Kévin Zonzon

Personal information
- Date of birth: 6 July 1989 (age 37)
- Place of birth: Paris, France
- Position: Midfielder

Team information
- Current team: CO Vincennes

Senior career*
- Years: Team / Apps / (Gls)
- 0000–2010: Paris FC B
- 2010–2012: Zemplín Michalovce / 12 / (0)
- 2012: → Spišská Nová Ves (loan)
- 2013–2018: Maccabi Paris / 110+ / (4+)
- 2018–2021: Blanc-Mesnil
- 2021–: CO Vincennes

International career
- 2019–: Saint Martin / 4 / (0)

= Kévin Zonzon =

French footballer (born 1989)

Kévin Zonzon (born 6 July 1989) is a footballer who plays as a midfielder for CO Vincennes. Born in Metropolitan France, he plays for Saint Martin team internationally.
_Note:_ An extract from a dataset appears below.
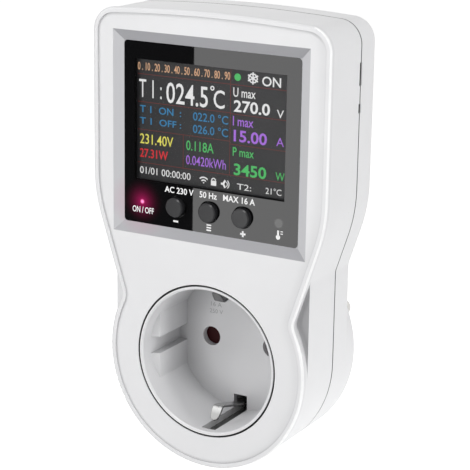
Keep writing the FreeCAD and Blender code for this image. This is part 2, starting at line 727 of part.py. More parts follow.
def clip_pockets(grow):
    """Room for the earth clips in the top and bottom of the recess."""
    half = CLIP_WIDTH / 2 + CLIP_POCKET + grow
    pockets = []
    for side in (1, -1):
        low, high = sorted((side * (CLIP_Z + CLIP_ARM_OUT - POCKET_REACH - grow), side * (POCKET_Z + grow)))
        pockets.append(box(-half, half, POCKET_START - grow, BASE_BACK, low, high))
    return pockets


def socket_insert():
    """The recess that a plug is pushed into: round, keyed, with clip pockets and pin holes."""
    shell = rod(0, 0, RING_R - RING_GAP, 0, PLATE + SEAT)
    shell = shell.fuse(rod(0, 0, SHELL_R, PLATE + SEAT, BASE_BACK))
    half = CLIP_WIDTH / 2 + CLIP_POCKET + POCKET_WALL
    housing = box(-half, half, PLATE + SEAT, BASE_BACK, -POCKET_Z - POCKET_HOUSING, POCKET_Z + POCKET_HOUSING)
    root = (RECESS_R + SHELL_R) / 2
    ear = box(root, EAR_X + EAR_POST_R, EAR_DEPTH, EAR_DEPTH + EAR, -EAR_POST_R, EAR_POST_R)
    shell = shell.fuse(housing).fuse(both_sides(ear))
    recess = rod(0, 0, RECESS_R, -PAST, RECESS_DEPTH)
    shell = shell.cut(recess)
    inner_rim = [edge for edge in flat_edges(shell, 0) if abs(edge.BoundBox.XMax - RECESS_R) < 1e-3]
    shell = shell.makeChamfer(RECESS_CHAMFER, inner_rim)
    pad = guide_pad()
    pads = both_sides(pad.fuse(pad.mirror(FreeCAD.Vector(0, 0, 0), FreeCAD.Vector(0, 0, 1))))
    shell = shell.fuse(pads).cut(clip_pockets(0.0))
    shell = shell.cut(rod(0, 0, STOP_BORE, FLOOR_BACK, STOP_DEPTH))
    shell = shell.cut(rod(0, 0, SKIRT_BORE, STOP_DEPTH, BASE_BACK + PAST))
    for x in (PIN_X, -PIN_X):
        shell = shell.cut(rod(x, 0, HOLE_R, RECESS_DEPTH - PAST, FLOOR_BACK + PAST))
    for x in (EAR_X, -EAR_X):
        shell = shell.cut(rod(x, 0, SCREW_R + SCREW_FIT, EAR_DEPTH - PAST, EAR_DEPTH + EAR + PAST))
    return shell


def shutter():
    """A turning disc whose two windows stand beside the pin holes until it is turned."""
    disc = rod(0, 0, SHUTTER_R, SHUTTER_DEPTH, SHUTTER_DEPTH + SHUTTER)
    disc = disc.cut(rod(0, 0, HUB_R + HUB_FIT, 0, BODY_DEPTH))
    for turn in (0, math.pi):
        x = PIN_X * math.cos(SHUTTER_SWING + turn)
        z = PIN_X * math.sin(SHUTTER_SWING + turn)
        window = rod(x, z, HOLE_R + WINDOW_ROOM, SHUTTER_DEPTH - PAST, SHUTTER_DEPTH + SHUTTER + PAST)
        disc = disc.cut(window)
    return disc


def contact_base():
    """The carrier behind the shutter, with the hub that the shutter turns on."""
    base = rod(0, 0, SKIRT_BORE - TONGUE_CLEARANCE, STOP_DEPTH, BASE_BACK)
    floor = STOP_DEPTH + SPRING_RECESS
    base = base.cut(tube(0, 0, SPRING_RECESS_R, SPRING_RECESS_BORE, STOP_DEPTH - PAST, floor))
    base = base.fuse(rod(0, 0, HUB_R, SHUTTER_DEPTH, BASE_BACK))
    for x in (PIN_X, -PIN_X):
        base = base.cut(rod(x, 0, HOLE_R, 0, BASE_BACK + PAST))
    return base.cut(clip_pockets(BASE_ROOM))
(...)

Besides France, he has played in Slovakia.

==Career==

In 2010, Zonzon signed for Slovak second-tier side Zemplín Michalovce. Before the second half of 2011–12, he was sent on loan to Spišská Nová Ves in the Slovak third tier. Before the second half of 2012–13, Zonzon signed for French fourth tier club Maccabi Paris, where he suffered relegation to the French sixth tier. In 2018, he signed for Blanc-Mesnil in the French fifth tier. In 2021, Zonzon signed for French sixth tier team CO Vincennes.